At his appearance in New York, Geithner declined to give specifics on the regulatory reform plan or say whether it will include eliminating certain agencies.

After Obama unveils the financial overhaul proposals on Wednesday, Geithner is scheduled to testify Thursday before both the Senate Banking Committee and the House Financial Services Committee.

The administration was still expected to call for the functions of the Office of Thrift Supervision to be merged into the Office of the Comptroller of the Currency.

But it would leave the Fed, the OCC and the Federal Deposit Insurance Corp. as major banking regulators.

The administration's plan will impose "robust reporting requirements" on issuers of asset-backed securities and require institutions that sell them to retain a financial interest in their performance, Summers and Geithner wrote.

The sale of securities backed by subprime mortgages was among the major causes of the financial crisis that struck with force last fall.

"The basic objective is to have a system where people are less likely to be taken advantage of," Geithner said Monday, singling out the bad lending practices that helped trigger the meltdown.

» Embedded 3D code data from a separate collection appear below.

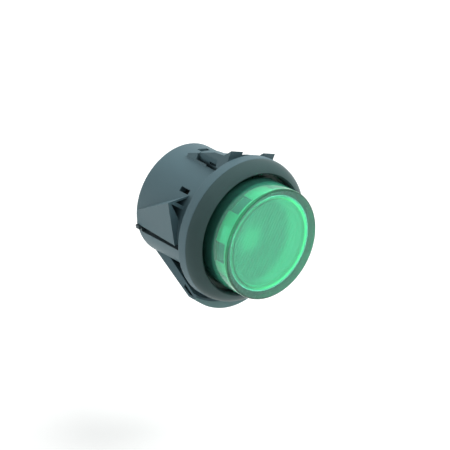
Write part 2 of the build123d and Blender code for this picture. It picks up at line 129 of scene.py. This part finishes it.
class Finish(Tree):
    """A surface finish: a material with one Principled shader and the nodes that vary it."""

    def __init__(self, name, **uniform):
        self.material = bpy.data.materials.new(name)
        self.material.use_nodes = True
        super().__init__(self.material.node_tree)
        self.shader = self.tree.nodes["Principled BSDF"]
        for socket, value in uniform.items():
            self.shader.inputs[socket.replace("_", " ")].default_value = value

    def place(self):
        """Object coordinates in metres."""
        return self.node("ShaderNodeTexCoord", {}, {}, "Object")

    def along(self, axis):
        """One of the object coordinates, named by its letter."""
        return self.node("ShaderNodeSeparateXYZ", {}, {0: self.place()}, axis)

    def rise(self, value, start, end):
        """0 below the start, 1 above the end, and a smooth rise between."""
        sockets = {"Value": value, "From Min": start, "From Max": end}
        return self.node("ShaderNodeMapRange", {"interpolation_type": "SMOOTHSTEP"}, sockets)

    def from_axis(self, right=0.0, up=0.0):
        """Distance from a line along Y, which is the lamp's axis unless moved right or up."""
        across, height = self.along("X") - right, self.along("Z") - up
        return (across * across + height * height) ** 0.5

    def noise(self, size, detail=3.0, stretch=(1, 1, 1), where=None):
        """Noise from 0 to 1 whose patches are about size metres across, stretched along axes."""
        vector = self.node(
            "ShaderNodeVectorMath",
            {"operation": "DIVIDE"},
            {0: where or self.place(), 1: stretch},
        )
        sockets = {"Vector": vector, "Scale": 1 / size, "Detail": detail}
        return self.node("ShaderNodeTexNoise", {}, sockets)

    def blend(self, factor, first, second):
        """The colour between two colours."""
        colours = [tone if isinstance(tone, Value) else (*tone, 1) for tone in (first, second)]
        sockets = {0: factor, 6: colours[0], 7: colours[1]}
        return self.node("ShaderNodeMix", {"data_type": "RGBA"}, sockets, 2)

    def rounded(self, radius):
        """The normal with the corners rounded off to a radius in metres."""
        return self.node("ShaderNodeBevel", {"samples": 4}, {"Radius": radius})

    def edges(self, rounded, gain):
        """1 along the corners that a rounded normal turns over, and 0 on the flats."""
        flat = self.node("ShaderNodeNewGeometry", {}, {}, "Normal")
        facing = self.node(
            "ShaderNodeVectorMath",
            {"operation": "DOT_PRODUCT"},
            {0: rounded, 1: flat},
            "Value",
        )
        return self.node(
            "ShaderNodeMath",
            {"operation": "MULTIPLY", "use_clamp": True},
            {0: 1 - facing, 1: gain},
        )

    def bump(self, height, depth, under=None):
        """The normal of a surface that rises by depth metres where the height is 1."""
        sockets = {"Strength": 1.0, "Distance": depth, "Height": height}
        if under:
            sockets["Normal"] = under
        return self.node("ShaderNodeBump", {}, sockets)

    def feed(self, **values):
        """Links values to the shader's sockets."""
        for socket, value in values.items():
            self.tree.links.new(value.output, self.shader.inputs[socket.replace("_", " ")])

    def coat(self, *pieces):
        """Gives pieces this finish alone."""
        for piece in pieces:
            piece.data.materials.clear()
            piece.data.materials.append(self.material)


nylon_dark = (0.066, 0.126, 0.148)
nylon_pale = (0.09, 0.162, 0.186)
nylon_polished = (0.13, 0.21, 0.23)
nylon_corner = 0.00014
nylon_grain = 0.00022
grain_depth = 0.000009

nylon = Finish("black nylon", Specular_IOR_Level=0.5)
nylon_flow = nylon.noise(0.005, 4, stretch=(1, 2.5, 1))
nylon_rounded = nylon.rounded(nylon_corner)
nylon_wear = nylon.edges(nylon_rounded, 1.6)
nylon_tone = nylon.blend(nylon_flow, nylon_dark, nylon_pale)
nylon_worn = nylon.blend(nylon_wear, nylon_tone, nylon_polished)

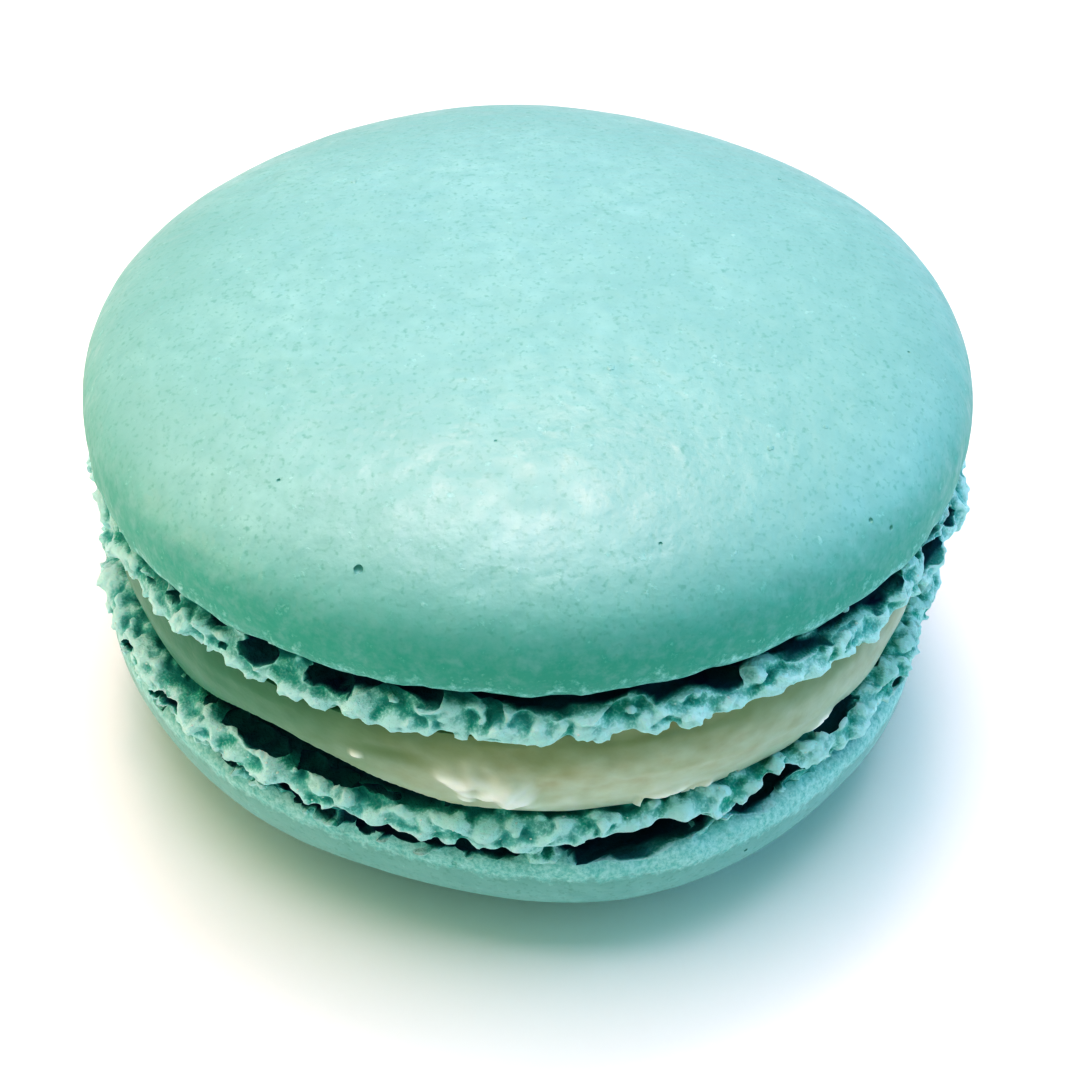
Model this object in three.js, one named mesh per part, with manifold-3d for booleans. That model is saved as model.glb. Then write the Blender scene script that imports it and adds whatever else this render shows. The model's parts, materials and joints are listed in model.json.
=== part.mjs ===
// A French macaron: two almond meringue shells, each a smooth cap baked in one with the ruffled
// crumb it rose on (its foot), pressed onto a wedge of buttercream.
// Millimetres, +Z up. The origin is on the table under the middle of the macaron.
import * as THREE from 'three';
import { mergeVertices } from 'three/addons/utils/BufferGeometryUtils.js';
import Module from 'manifold-3d';

const wasm = await Module();
wasm.setup();

const { degToRad, smoothstep } = THREE.MathUtils;

// ---- Driving dimensions, in mm and degrees ----

// Clearance between two pieces that touch.
const seatGap = 0.3;

// A cap is a dome over a nearly round outline. Its section is |r/R|^2.45 + |z/H|^2.82 = 1, a
// fuller curve than an ellipse, because the piped batter settled. Below its widest level the lip
// rolls under, `lipDrop` down and `lipTuck` in.
const domeSpread = 2.45;
const domeRise = 2.82;
const lipDrop = 1.05;
const lipTuck = 0.95;

// `level` is the height of the widest part of the cap above the table, and `side` says whether
// the cap faces up or down. `lean` turns the shell about X and Y. Each lobe pulls the outline out
// and in `waves` times a turn, by `reach`, the first time at `angle`.
// A foot goes `depth` below the cap's widest level. It starts `tuck` inside the cap's radius, swells
// to `flare` outside it at the share `crest` of its depth, and rolls in by `roll` at its flat side.
const topShell = {
  name: 'top_shell',
  side: 1,
  centre: [0.14, 0.29],
  level: 20.75,
  capRadius: 23.5,
  capHeight: 7.87,
  flatSpot: 0,
  lean: [-1.7, -0.94],
  lobes: [
    { waves: 2, reach: 0.28, angle: -13 },
    { waves: 3, reach: 0.13, angle: -8 },
    { waves: 4, reach: 0.11, angle: 7 },
    { waves: 5, reach: 0.08, angle: 24 },
    { waves: 6, reach: 0.07, angle: -26 },
  ],
  foot: {
    depth: 3.75,
    tuck: 1.0,
    flare: 0.4,
    crest: 0.78,
    roll: 1.1,
    lobes: [
      { waves: 1, reach: 0.3, angle: -20 },
      { waves: 2, reach: 0.3, angle: -15 },
    ],
    seed: 11,
  },
};

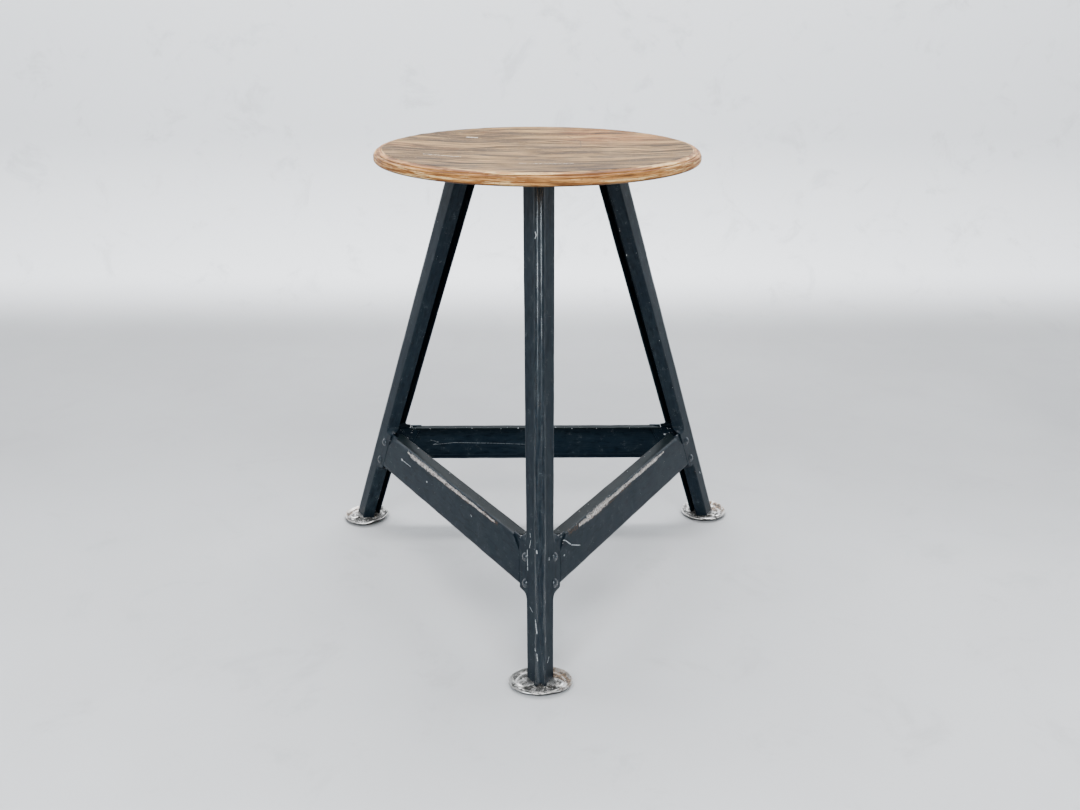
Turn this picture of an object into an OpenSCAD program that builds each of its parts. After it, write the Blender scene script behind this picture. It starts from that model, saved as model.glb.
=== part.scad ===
// Three-legged workshop stool: three folded sheet-steel legs that lean together like the
// edges of a triangular pyramid, three channel struts riveted between them, pressed steel
// feet and a round dished plywood seat.
//
// Frame: the origin is on the floor, on the seat's axis. +Z is up, and the front leg
// stands towards -Y.

/* [Seat] */
// Diameter of the seat
seat_d = 350; // [320:1:380]
// Height of the seat's rim above the floor
seat_h = 500; // [440:1:560]
// Depth of the dish in the seat's top
dish = 8; // [4:0.5:9]
// Thickness of the seat's edge
seat_edge = 13; // [12:0.5:16]
// Width of the rounding over the seat's top edge
edge_roll = 12; // [8:1:14]
// Height of the flat underside below the rim
seat_drop = 18; // [18:1:24]

/* [Legs] */
// Radius from the seat's axis to a leg's nose, at the floor
nose_r_floor = 272.4; // [240:0.1:300]
// Radius from the seat's axis to a leg's nose, at the leg's top
nose_r_top = 109.8; // [95:0.1:115]
// Width of a leg over its side folds, at the floor
leg_w_floor = 27.4; // [24:0.1:32]
// Width of a leg over its side folds, at the top
leg_w_top = 33.5; // [28:0.1:36]
// Width of the return flange behind each side fold
flange_w = 13.5; // [12:0.5:14]
// Thickness of the leg and strut sheet
sheet = 2; // [1.5:0.1:2]
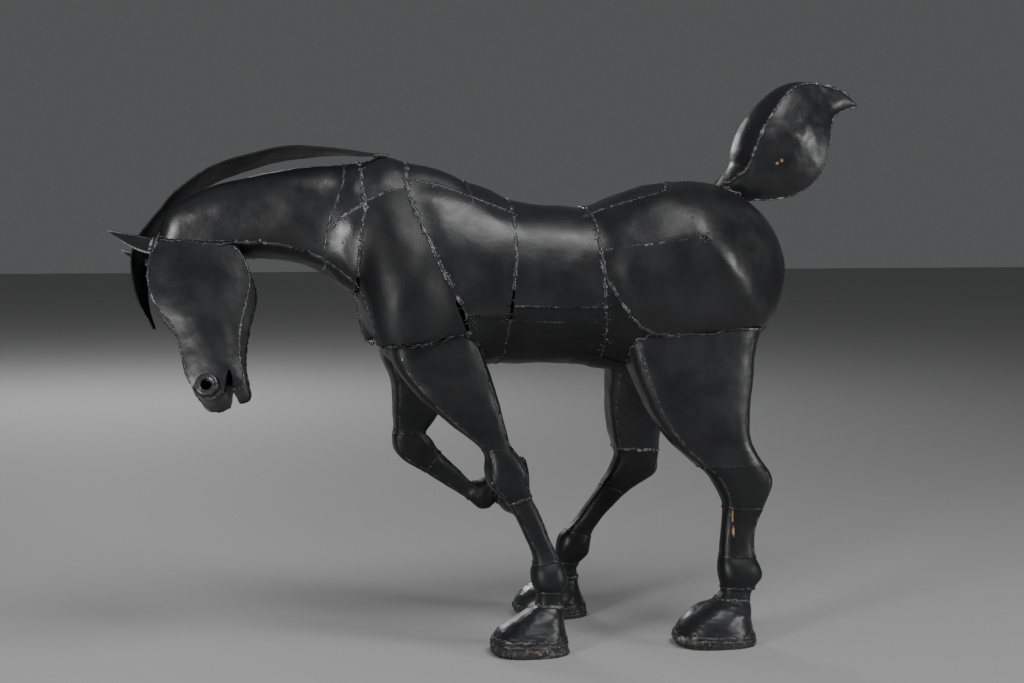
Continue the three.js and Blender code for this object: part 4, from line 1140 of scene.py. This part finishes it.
def add_belly_flap(tree):
    """A loose lap of sheet under the rear of the belly, sprung down at its rear edge."""
    grid = []
    for x in np.linspace(*FLAP["x"], 24):
        row = []
        for y in np.linspace(*FLAP["y"], 30):
            where = tree.ray_cast(Vector((x, y, 300)), Vector((0, 0, 1)))[0]
            sprung = smoothstep(x, FLAP["x"][0], FLAP["sprung_by"]) * (1 - 0.6 * ((y + 25) / 60) ** 2)
            row.append([x + 4 * math.sin(y / 17), y, where.z - FLAP["gap"] - FLAP["drop"] * sprung])
        grid.append(row)
    # the lap under the belly gets the darker paint as painted shade
    finish_piece(sheet("belly_lap", grid, FLAP["thickness"], [130, 0, 700]), DULL_PAINT_WITH_PAINTED_SHADE)


# ---- Strips and edges ----

STRIP_COLUMNS = 25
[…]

The administration plan will give federal regulators greater powers to deal with any large financial holding company whose failure could disrupt the entire system.

The opinion piece said those increased powers mean the government no longer will be forced to choose between bailouts and a financial collapse that could rock the entire system.

Officials said they had no good choices when faced the potential failure last fall of insurance giant American International Group.

Summers and Geithner said the administration also will work to raise international standards for financial regulation.

"We don't want a situation where we have so many entities crawling over institutions and sending mixed signals," Geithner said.

"We should be able to design a system where there are limits on excessive risk and more clarity on the rules of the game."